A final example draws out more of the humor that so often punctuated Goodwin’s life. Kearns Goodwin discovered a telegram, seemingly from Che Guevara to Goodwin, wishing him good luck on a specific occasion. “Arthur Schlesinger!” replied Dick, immediately recognizing a decades-old joke of Schlesinger posing as Guevara.

These little moments throughout the book shift the dynamic around loving someone else. Almost always upon the death of a loved one, the love does not end, but it certainly changes. You miss certain things more. You grow in appreciation of the particularities of a relationship. In writing An Unfinished Love Story, Kearns Goodwin grows in love not just for the unique qualities that undergird their relationship, but for the foundations she never got to experience. This is a clear capture of mid-century American history, told by a professional, but it is also a profoundly moving love letter—and nothing is lost in combining the two.

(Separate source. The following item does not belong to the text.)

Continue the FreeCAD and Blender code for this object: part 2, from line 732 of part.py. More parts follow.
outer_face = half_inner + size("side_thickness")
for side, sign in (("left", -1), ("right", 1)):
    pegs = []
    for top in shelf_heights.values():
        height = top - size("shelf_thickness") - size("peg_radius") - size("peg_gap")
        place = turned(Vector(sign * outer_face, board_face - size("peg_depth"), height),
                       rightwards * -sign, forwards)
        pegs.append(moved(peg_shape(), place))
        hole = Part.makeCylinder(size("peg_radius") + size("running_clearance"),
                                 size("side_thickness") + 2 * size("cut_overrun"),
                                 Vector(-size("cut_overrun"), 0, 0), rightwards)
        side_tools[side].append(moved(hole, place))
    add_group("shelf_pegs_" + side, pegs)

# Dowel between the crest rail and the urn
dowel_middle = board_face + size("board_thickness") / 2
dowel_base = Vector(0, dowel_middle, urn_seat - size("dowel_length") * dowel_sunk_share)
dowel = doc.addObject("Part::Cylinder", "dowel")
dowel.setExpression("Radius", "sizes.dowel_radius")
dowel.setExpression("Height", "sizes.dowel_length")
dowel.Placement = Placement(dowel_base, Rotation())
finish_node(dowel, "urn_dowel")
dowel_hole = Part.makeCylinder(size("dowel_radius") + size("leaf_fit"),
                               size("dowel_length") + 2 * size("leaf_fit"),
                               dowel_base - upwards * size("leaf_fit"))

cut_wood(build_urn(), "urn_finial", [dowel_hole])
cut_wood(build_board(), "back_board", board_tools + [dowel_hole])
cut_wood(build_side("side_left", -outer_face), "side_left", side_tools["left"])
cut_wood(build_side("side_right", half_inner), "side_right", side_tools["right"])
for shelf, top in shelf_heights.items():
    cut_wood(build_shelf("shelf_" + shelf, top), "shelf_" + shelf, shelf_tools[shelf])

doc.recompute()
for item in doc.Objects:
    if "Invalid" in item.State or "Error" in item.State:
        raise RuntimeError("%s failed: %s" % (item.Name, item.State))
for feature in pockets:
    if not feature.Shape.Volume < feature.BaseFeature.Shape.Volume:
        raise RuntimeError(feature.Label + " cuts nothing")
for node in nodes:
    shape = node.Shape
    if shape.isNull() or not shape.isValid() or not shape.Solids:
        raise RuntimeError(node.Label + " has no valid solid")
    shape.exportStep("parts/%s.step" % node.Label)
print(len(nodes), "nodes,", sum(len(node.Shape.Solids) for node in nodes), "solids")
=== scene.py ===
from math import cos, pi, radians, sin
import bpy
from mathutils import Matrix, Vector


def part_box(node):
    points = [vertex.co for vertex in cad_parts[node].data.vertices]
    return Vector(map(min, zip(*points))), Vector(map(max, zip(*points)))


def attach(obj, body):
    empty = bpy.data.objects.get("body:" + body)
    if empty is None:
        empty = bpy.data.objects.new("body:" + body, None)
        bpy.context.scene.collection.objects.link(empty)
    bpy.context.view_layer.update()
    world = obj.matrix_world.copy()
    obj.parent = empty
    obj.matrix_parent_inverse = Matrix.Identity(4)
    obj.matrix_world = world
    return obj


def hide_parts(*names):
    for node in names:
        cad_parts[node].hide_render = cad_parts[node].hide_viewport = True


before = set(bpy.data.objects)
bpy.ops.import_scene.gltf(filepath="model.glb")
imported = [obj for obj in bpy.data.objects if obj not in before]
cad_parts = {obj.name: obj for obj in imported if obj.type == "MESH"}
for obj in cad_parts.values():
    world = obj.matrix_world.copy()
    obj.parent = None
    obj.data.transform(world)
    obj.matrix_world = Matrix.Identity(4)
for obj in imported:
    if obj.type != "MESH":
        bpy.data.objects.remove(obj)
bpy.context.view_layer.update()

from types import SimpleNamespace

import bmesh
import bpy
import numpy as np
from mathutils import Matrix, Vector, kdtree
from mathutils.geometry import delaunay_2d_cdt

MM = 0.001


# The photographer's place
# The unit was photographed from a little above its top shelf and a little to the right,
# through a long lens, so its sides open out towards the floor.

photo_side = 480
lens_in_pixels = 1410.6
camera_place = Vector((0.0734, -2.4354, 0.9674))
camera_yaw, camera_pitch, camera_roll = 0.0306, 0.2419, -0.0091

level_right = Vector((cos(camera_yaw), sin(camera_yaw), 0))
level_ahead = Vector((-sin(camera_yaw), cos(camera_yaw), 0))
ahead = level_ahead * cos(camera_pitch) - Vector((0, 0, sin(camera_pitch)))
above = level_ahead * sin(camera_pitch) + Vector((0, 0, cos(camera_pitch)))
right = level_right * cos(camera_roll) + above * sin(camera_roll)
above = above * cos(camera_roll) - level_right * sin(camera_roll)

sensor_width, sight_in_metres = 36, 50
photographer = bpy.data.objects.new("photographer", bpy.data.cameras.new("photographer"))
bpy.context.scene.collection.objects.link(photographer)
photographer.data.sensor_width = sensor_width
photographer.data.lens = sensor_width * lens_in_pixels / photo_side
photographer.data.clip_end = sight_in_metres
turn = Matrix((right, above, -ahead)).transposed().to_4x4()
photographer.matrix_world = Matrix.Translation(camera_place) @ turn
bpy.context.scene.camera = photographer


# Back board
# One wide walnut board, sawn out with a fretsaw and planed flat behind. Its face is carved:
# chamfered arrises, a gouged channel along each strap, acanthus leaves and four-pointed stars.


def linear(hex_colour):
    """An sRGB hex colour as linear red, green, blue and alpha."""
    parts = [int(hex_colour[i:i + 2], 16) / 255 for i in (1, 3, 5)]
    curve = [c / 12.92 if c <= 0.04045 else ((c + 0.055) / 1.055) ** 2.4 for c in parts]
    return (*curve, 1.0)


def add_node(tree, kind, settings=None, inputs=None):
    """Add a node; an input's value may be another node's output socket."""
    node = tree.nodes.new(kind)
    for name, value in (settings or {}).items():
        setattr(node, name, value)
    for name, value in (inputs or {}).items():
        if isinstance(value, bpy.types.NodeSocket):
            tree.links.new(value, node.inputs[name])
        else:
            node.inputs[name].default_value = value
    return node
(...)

In retelling the life of the man she loved, Kearns Goodwin shares an important, two-part message with readers. First and foremost, fall in love with something while being wholly yourself. Passionately engage the world and those around you. She relates that she once asked her husband whether or not she would have loved him in his 20s. His response: “How would I know what I was like as a young man? I was too busy being him.” Goodwin’s whole life was about being enraptured by that around you.

And this leads to Kearns Goodwin’s second point: Fall in love with America. Using her love story with Dick as a basis, An Unfinished Love Story is a profoundly moving invitation to love the country that has provided millions with hope and opportunity. To steal the ’60s-era mantra, and to paraphrase Kearns Goodwin, all you need is love.